7. Reinvent the menu

The prohibition on chametz and the Ashkenazi tradition of not eating kitniyot mean that a hotel has to completely rethink its menu over Passover. At the Inbal Hotel in Jerusalem, this process begins two to three months in advance for all the hotel’s restaurants, the hotel said in an email. This includes designing the menu and the ensuing tasting sessions to make sure everything is just so, as well as buying kosher-for-Passover ingredients. This year's holiday menu includes “exotic” kneidlach soup, and deli fare like a corned beef sandwich — but on unleavened bread, of course.

Bonus: And just for fun, how stores protect the innocent

If you have ever visited a kosher Israeli supermarket over Passover, you will have noticed the shelves adorned in plastic, shielding customers from the temptations of food that isn’t kosher for the holiday.
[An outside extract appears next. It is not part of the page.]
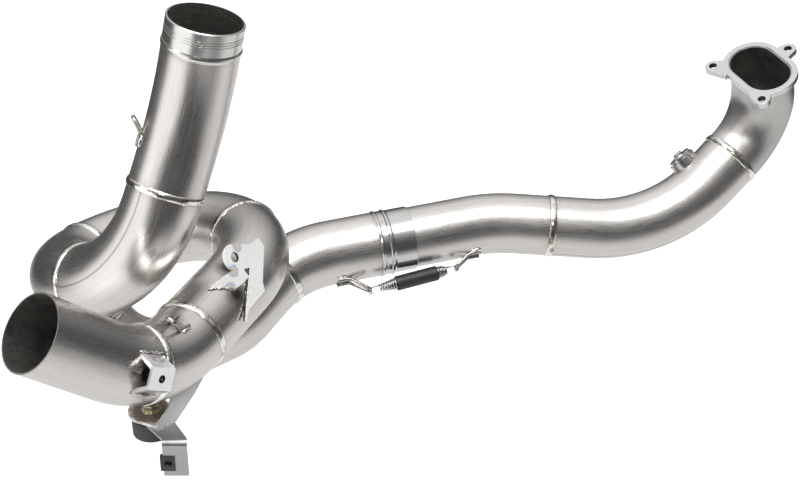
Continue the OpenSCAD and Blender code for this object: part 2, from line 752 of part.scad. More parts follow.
module mount_insert() {
    color(STEEL) hanger_frame() mount_insert_body(stud_d);
}

// Clip bracket: a strip under the hanger's flat, led forward and folded down, with a clip nut on its edge

CLIP_FOLD_Y = -355;
CLIP_LEFT_X = -487;
CLIP_HOLE_X = 4;
CLIP_HOLE_DOWN = 0.62;
module clip_bracket() {
    top = HANGER_AT.z - sheet_t;
    fold_r = 4;
    color(STEEL) {
        difference() {
            translate([0, 0, top - clip_sheet]) linear_extrude(clip_sheet) hull() {
                translate([HANGER_AT.x, HANGER_AT.y]) circle(r = 11, $fn = 48);
                translate([CLIP_LEFT_X, CLIP_FOLD_Y + fold_r]) square([clip_w, 1]);
            }
            translate([HANGER_AT.x, HANGER_AT.y, top - clip_sheet - cut]) cylinder(d = stud_d + 0.6, h = clip_sheet + 2 * cut);
        }
        translate([CLIP_LEFT_X, CLIP_FOLD_Y + fold_r, top - fold_r]) {
            rotate([0, 90, 0]) rotate([0, 0, 180]) rotate_extrude(angle = 90)
                translate([fold_r - clip_sheet, 0]) square([clip_sheet, clip_w]);
            translate([0, -fold_r, -clip_drop + fold_r]) difference() {
                cube([clip_w, clip_sheet, clip_drop - fold_r]);
                translate([CLIP_HOLE_X, -cut, (1 - CLIP_HOLE_DOWN) * clip_drop]) rotate([-90, 0, 0])
                    cylinder(d = clip_thread + 1, h = clip_sheet + 2 * cut);
            }
        }
    }
}

module clip_nut() {
    mid_z = HANGER_AT.z - sheet_t - CLIP_HOLE_DOWN * clip_drop;
    clip_t = 1;
    leaf = 11;
    tall = 13;
    color(BLACK) translate([CLIP_LEFT_X, CLIP_FOLD_Y, mid_z]) {
        difference() {
            translate([-2, -clip_t, -tall / 2]) cube([leaf, clip_sheet + 2 * clip_t, tall]);
            translate([0, 0, -tall / 2 - cut]) cube([leaf, clip_sheet, tall + 2 * cut]);
            translate([CLIP_HOLE_X, -clip_t - cut, 0]) rotate([-90, 0, 0])
                cylinder(d = clip_thread + 1, h = clip_sheet + 2 * clip_t + 2 * cut);
        }
        translate([CLIP_HOLE_X, clip_sheet + clip_t - 0.3, 0]) rotate([-90, 0, 0]) difference() {
            cylinder(d = clip_thread + 3, h = clip_hub);
            translate([0, 0, -cut]) cylinder(d = clip_thread, h = clip_hub + 2 * cut);
        }
    }
}

port_flange();
port_bend();
front_bend();
sensor_bung();
sensor_plug();
front_tube();
slip_socket();
cross_bend();
under_bend();
collector();
back_tube();
crown_bend();
outlet_elbow();
outlet_bend();
inlet_collar();
inlet_tube();
rear_bend();
inlet_hook();
elbow_hook();
slip_hook_front();
slip_hook_rear();
joint_spring();
spring_sleeve();
gusset_bracket();
nut_bracket();
weld_nut();
hanger_strap();
mount_stud();
mount_washer();
mount_nut();
rubber_mount();
mount_insert();
clip_bracket();
clip_nut();
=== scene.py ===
"""Looks of a motorcycle exhaust header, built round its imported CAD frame.

Everything is in metres and in the CAD's frame: +X to the front of the motorcycle, +Y away from the side that
shows, +Z up, with the origin at the centre of the front port's bolt circle.
"""

from __future__ import annotations

import logging
import math
from dataclasses import dataclass, field
from enum import Enum
from typing import Any, Sequence

import bmesh
import bpy
from mathutils import Matrix, Vector, noise
from mathutils.kdtree import KDTree

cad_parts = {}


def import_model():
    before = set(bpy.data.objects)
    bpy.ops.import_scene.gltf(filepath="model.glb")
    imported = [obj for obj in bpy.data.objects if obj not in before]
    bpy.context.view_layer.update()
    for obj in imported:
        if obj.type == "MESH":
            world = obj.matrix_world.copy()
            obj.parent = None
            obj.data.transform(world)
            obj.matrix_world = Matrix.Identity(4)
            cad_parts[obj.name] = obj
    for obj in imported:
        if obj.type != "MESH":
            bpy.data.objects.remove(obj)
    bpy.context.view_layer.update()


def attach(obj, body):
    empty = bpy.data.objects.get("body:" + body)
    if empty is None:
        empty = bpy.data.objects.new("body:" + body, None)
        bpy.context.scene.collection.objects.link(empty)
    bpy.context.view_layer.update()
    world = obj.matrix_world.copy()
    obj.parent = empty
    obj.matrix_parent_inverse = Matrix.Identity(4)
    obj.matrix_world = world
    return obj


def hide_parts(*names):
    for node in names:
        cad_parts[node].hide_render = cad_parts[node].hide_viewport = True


MM = 0.001
TAU = 2 * math.pi
ROOT = "root"
LOG = logging.getLogger("header")

STRAIGHT = "straight"
WELD = "weld"
SEAM = "seam"
SKIN_UV = "skin"
NO_SEAM = 1.0


class Slot(Enum):
    """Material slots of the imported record."""

    TUBE = "titanium_tube"
    FLANGE = "machined_flange"
    TURNED = "machined_steel"
    HOOK = "hook_wire"
    SPRING = "spring_wire"
    SLEEVE = "silicone_sleeve"
    BRACKET = "polished_bracket"
    ZINC = "gold_zinc"
    RUBBER = "rubber"
    SHEET = "clip_sheet"
    CLIP = "black_clip"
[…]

The Rabbinate publishes guidelines for stores, too, specifying the kind of material that should cover these shelves, along with other stipulations. For instance, stores must block bar codes of non-kosher items from April 3 this year, to ensure that no chametz is sold on the premises. Store staff are not allowed to bring a packed lunch to work, in case it contains chametz. Perhaps most important of all, stores must refrain from putting Passover-friendly and Passover-unfriendly items next to each other on the shelf, to avoid “tripping up innocent customers who are not likely to read the fine print.” Selling non-kosher items on the Internet is also forbidden over the holiday.